**The task**
The entries below are to be written out again without alteration.

**Record extracts**
## begin

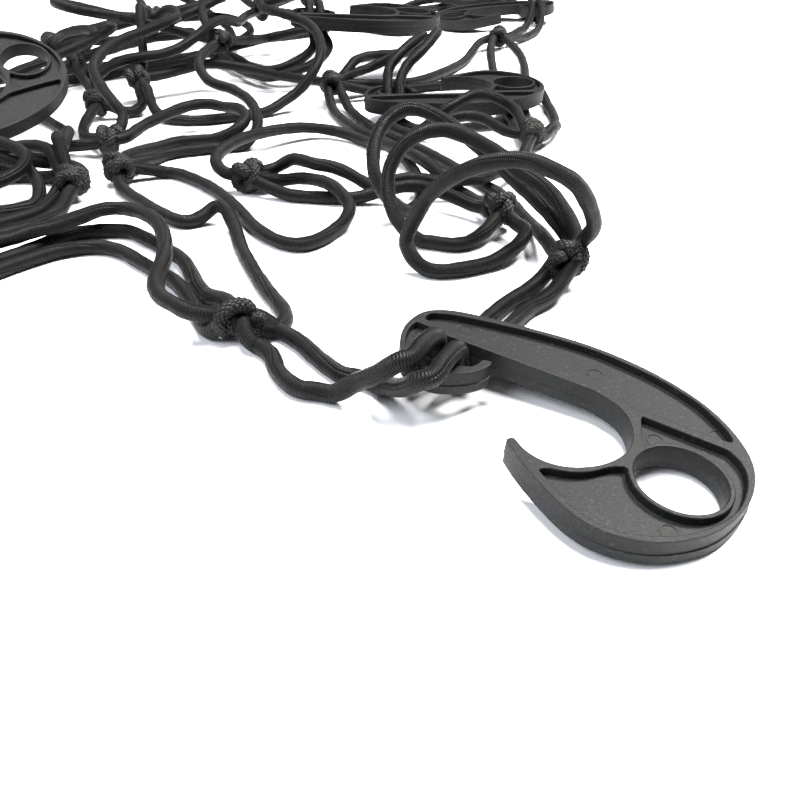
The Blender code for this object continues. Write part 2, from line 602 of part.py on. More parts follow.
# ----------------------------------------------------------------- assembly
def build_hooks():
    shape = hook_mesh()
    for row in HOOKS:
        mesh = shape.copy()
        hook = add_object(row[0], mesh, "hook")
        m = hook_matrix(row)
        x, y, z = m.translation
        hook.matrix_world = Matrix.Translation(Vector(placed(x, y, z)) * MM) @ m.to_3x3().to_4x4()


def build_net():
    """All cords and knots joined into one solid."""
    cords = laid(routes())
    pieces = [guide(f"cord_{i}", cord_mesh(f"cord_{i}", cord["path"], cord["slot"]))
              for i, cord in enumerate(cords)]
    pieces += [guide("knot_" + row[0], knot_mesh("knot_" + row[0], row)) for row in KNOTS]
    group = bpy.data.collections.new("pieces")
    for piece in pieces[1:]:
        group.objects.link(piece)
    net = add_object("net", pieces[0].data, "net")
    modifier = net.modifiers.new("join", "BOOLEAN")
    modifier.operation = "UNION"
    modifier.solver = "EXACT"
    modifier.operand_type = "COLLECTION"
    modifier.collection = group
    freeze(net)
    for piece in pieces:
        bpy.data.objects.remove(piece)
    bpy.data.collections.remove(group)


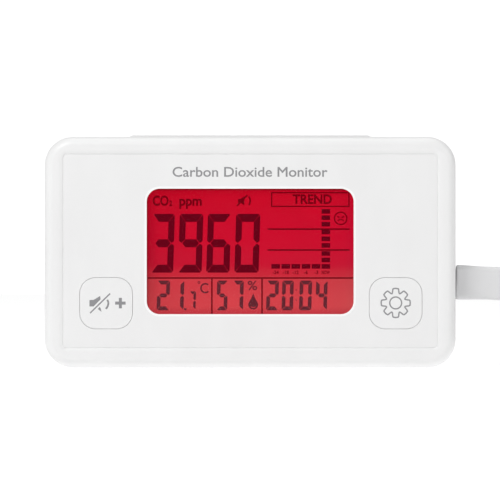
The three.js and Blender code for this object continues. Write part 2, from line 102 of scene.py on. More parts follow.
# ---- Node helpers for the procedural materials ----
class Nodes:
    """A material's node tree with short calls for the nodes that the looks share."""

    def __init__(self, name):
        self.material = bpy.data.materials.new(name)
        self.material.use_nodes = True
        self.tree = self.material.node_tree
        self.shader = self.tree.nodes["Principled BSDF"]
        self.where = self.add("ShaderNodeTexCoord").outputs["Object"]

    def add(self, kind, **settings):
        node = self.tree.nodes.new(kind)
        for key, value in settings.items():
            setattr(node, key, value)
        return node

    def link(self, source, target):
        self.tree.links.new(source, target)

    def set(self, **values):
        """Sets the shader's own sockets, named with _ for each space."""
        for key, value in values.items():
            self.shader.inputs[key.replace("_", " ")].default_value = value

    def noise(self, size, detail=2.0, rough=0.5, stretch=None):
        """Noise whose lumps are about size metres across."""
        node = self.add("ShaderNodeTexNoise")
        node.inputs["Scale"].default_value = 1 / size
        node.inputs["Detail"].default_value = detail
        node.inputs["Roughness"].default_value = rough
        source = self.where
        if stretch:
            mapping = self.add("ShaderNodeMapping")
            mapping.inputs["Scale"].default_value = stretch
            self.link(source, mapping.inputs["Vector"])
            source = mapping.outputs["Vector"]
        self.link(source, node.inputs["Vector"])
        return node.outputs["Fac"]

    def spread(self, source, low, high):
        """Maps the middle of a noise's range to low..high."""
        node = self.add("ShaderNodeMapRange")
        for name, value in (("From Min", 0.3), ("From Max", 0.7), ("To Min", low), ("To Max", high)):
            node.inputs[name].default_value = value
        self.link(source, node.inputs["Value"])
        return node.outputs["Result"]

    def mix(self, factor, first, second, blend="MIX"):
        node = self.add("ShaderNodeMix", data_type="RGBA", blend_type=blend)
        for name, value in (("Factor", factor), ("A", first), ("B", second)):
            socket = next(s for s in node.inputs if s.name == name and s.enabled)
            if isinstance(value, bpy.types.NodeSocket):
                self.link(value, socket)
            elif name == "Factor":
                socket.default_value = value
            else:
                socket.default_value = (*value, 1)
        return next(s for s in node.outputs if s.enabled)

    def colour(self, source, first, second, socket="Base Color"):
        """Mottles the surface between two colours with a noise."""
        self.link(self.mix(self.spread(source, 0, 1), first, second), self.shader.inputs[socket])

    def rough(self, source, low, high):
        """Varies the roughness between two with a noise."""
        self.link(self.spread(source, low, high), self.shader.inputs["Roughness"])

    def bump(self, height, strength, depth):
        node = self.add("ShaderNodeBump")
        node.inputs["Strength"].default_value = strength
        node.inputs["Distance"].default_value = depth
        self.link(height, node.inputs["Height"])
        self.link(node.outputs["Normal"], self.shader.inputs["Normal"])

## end

**Solution to this task**
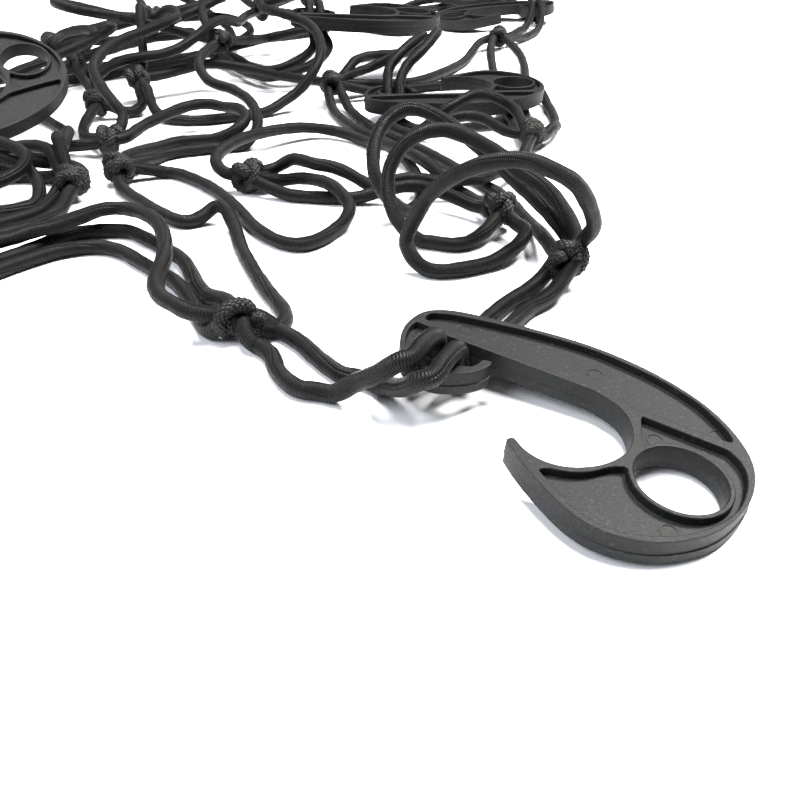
The Blender code for this object continues. Write part 2, from line 602 of part.py on. More parts follow.
# ----------------------------------------------------------------- assembly
def build_hooks():
    shape = hook_mesh()
    for row in HOOKS:
        mesh = shape.copy()
        hook = add_object(row[0], mesh, "hook")
        m = hook_matrix(row)
        x, y, z = m.translation
        hook.matrix_world = Matrix.Translation(Vector(placed(x, y, z)) * MM) @ m.to_3x3().to_4x4()


def build_net():
    """All cords and knots joined into one solid."""
    cords = laid(routes())
    pieces = [guide(f"cord_{i}", cord_mesh(f"cord_{i}", cord["path"], cord["slot"]))
              for i, cord in enumerate(cords)]
    pieces += [guide("knot_" + row[0], knot_mesh("knot_" + row[0], row)) for row in KNOTS]
    group = bpy.data.collections.new("pieces")
    for piece in pieces[1:]:
        group.objects.link(piece)
    net = add_object("net", pieces[0].data, "net")
    modifier = net.modifiers.new("join", "BOOLEAN")
    modifier.operation = "UNION"
    modifier.solver = "EXACT"
    modifier.operand_type = "COLLECTION"
    modifier.collection = group
    freeze(net)
    for piece in pieces:
        bpy.data.objects.remove(piece)
    bpy.data.collections.remove(group)


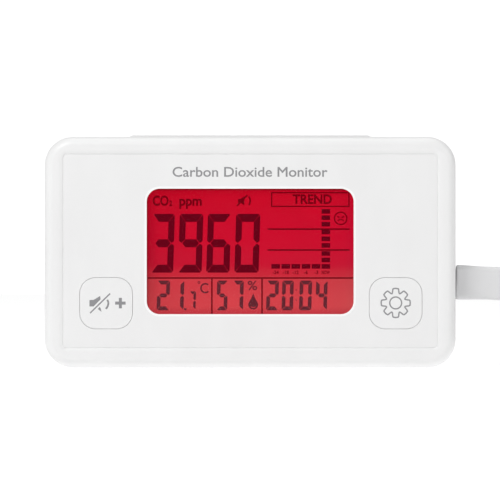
The three.js and Blender code for this object continues. Write part 2, from line 102 of scene.py on. More parts follow.
# ---- Node helpers for the procedural materials ----
class Nodes:
    """A material's node tree with short calls for the nodes that the looks share."""

    def __init__(self, name):
        self.material = bpy.data.materials.new(name)
        self.material.use_nodes = True
        self.tree = self.material.node_tree
        self.shader = self.tree.nodes["Principled BSDF"]
        self.where = self.add("ShaderNodeTexCoord").outputs["Object"]

    def add(self, kind, **settings):
        node = self.tree.nodes.new(kind)
        for key, value in settings.items():
            setattr(node, key, value)
        return node

    def link(self, source, target):
        self.tree.links.new(source, target)

    def set(self, **values):
        """Sets the shader's own sockets, named with _ for each space."""
        for key, value in values.items():
            self.shader.inputs[key.replace("_", " ")].default_value = value

    def noise(self, size, detail=2.0, rough=0.5, stretch=None):
        """Noise whose lumps are about size metres across."""
        node = self.add("ShaderNodeTexNoise")
        node.inputs["Scale"].default_value = 1 / size
        node.inputs["Detail"].default_value = detail
        node.inputs["Roughness"].default_value = rough
        source = self.where
        if stretch:
            mapping = self.add("ShaderNodeMapping")
            mapping.inputs["Scale"].default_value = stretch
            self.link(source, mapping.inputs["Vector"])
            source = mapping.outputs["Vector"]
        self.link(source, node.inputs["Vector"])
        return node.outputs["Fac"]

    def spread(self, source, low, high):
        """Maps the middle of a noise's range to low..high."""
        node = self.add("ShaderNodeMapRange")
        for name, value in (("From Min", 0.3), ("From Max", 0.7), ("To Min", low), ("To Max", high)):
            node.inputs[name].default_value = value
        self.link(source, node.inputs["Value"])
        return node.outputs["Result"]

    def mix(self, factor, first, second, blend="MIX"):
        node = self.add("ShaderNodeMix", data_type="RGBA", blend_type=blend)
        for name, value in (("Factor", factor), ("A", first), ("B", second)):
            socket = next(s for s in node.inputs if s.name == name and s.enabled)
            if isinstance(value, bpy.types.NodeSocket):
                self.link(value, socket)
            elif name == "Factor":
                socket.default_value = value
            else:
                socket.default_value = (*value, 1)
        return next(s for s in node.outputs if s.enabled)

    def colour(self, source, first, second, socket="Base Color"):
        """Mottles the surface between two colours with a noise."""
        self.link(self.mix(self.spread(source, 0, 1), first, second), self.shader.inputs[socket])

    def rough(self, source, low, high):
        """Varies the roughness between two with a noise."""
        self.link(self.spread(source, low, high), self.shader.inputs["Roughness"])

    def bump(self, height, strength, depth):
        node = self.add("ShaderNodeBump")
        node.inputs["Strength"].default_value = strength
        node.inputs["Distance"].default_value = depth
        self.link(height, node.inputs["Height"])
        self.link(node.outputs["Normal"], self.shader.inputs["Normal"])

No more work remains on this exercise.